Data items:
******

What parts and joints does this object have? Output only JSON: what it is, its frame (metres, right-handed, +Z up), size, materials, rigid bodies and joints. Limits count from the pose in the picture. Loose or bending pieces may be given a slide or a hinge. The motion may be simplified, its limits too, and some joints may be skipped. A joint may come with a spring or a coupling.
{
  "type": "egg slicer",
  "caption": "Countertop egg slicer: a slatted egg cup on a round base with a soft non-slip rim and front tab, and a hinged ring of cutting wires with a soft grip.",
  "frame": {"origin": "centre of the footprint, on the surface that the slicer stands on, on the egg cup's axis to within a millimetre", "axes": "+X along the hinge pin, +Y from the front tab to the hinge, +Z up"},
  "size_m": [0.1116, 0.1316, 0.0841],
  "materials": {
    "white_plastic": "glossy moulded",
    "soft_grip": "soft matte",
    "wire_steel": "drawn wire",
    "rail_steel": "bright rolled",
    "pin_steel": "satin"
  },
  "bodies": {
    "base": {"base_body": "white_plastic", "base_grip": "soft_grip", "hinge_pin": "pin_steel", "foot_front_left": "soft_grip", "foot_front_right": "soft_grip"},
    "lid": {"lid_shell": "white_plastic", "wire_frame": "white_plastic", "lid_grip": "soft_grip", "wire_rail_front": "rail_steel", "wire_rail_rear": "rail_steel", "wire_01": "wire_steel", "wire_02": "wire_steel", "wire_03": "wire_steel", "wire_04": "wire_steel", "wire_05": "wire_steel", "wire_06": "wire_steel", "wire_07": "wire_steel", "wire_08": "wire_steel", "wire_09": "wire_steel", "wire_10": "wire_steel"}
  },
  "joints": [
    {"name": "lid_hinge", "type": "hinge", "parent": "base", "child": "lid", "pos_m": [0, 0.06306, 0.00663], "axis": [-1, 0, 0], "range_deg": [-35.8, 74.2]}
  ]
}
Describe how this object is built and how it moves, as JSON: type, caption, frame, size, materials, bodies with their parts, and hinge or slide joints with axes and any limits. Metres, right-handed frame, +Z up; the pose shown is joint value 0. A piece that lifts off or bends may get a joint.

******

:: TASK REQUIREMENTS ::
All of the entries above should be written out again exactly.

:: SOLUTION ::
What parts and joints does this object have? Output only JSON: what it is, its frame (metres, right-handed, +Z up), size, materials, rigid bodies and joints. Limits count from the pose in the picture. Loose or bending pieces may be given a slide or a hinge. The motion may be simplified, its limits too, and some joints may be skipped. A joint may come with a spring or a coupling.
{
  "type": "egg slicer",
  "caption": "Countertop egg slicer: a slatted egg cup on a round base with a soft non-slip rim and front tab, and a hinged ring of cutting wires with a soft grip.",
  "frame": {"origin": "centre of the footprint, on the surface that the slicer stands on, on the egg cup's axis to within a millimetre", "axes": "+X along the hinge pin, +Y from the front tab to the hinge, +Z up"},
  "size_m": [0.1116, 0.1316, 0.0841],
  "materials": {
    "white_plastic": "glossy moulded",
    "soft_grip": "soft matte",
    "wire_steel": "drawn wire",
    "rail_steel": "bright rolled",
    "pin_steel": "satin"
  },
  "bodies": {
    "base": {"base_body": "white_plastic", "base_grip": "soft_grip", "hinge_pin": "pin_steel", "foot_front_left": "soft_grip", "foot_front_right": "soft_grip"},
    "lid": {"lid_shell": "white_plastic", "wire_frame": "white_plastic", "lid_grip": "soft_grip", "wire_rail_front": "rail_steel", "wire_rail_rear": "rail_steel", "wire_01": "wire_steel", "wire_02": "wire_steel", "wire_03": "wire_steel", "wire_04": "wire_steel", "wire_05": "wire_steel", "wire_06": "wire_steel", "wire_07": "wire_steel", "wire_08": "wire_steel", "wire_09": "wire_steel", "wire_10": "wire_steel"}
  },
  "joints": [
    {"name": "lid_hinge", "type": "hinge", "parent": "base", "child": "lid", "pos_m": [0, 0.06306, 0.00663], "axis": [-1, 0, 0], "range_deg": [-35.8, 74.2]}
  ]
}
Describe how this object is built and how it moves, as JSON: type, caption, frame, size, materials, bodies with their parts, and hinge or slide joints with axes and any limits. Metres, right-handed frame, +Z up; the pose shown is joint value 0. A piece that lifts off or bends may get a joint.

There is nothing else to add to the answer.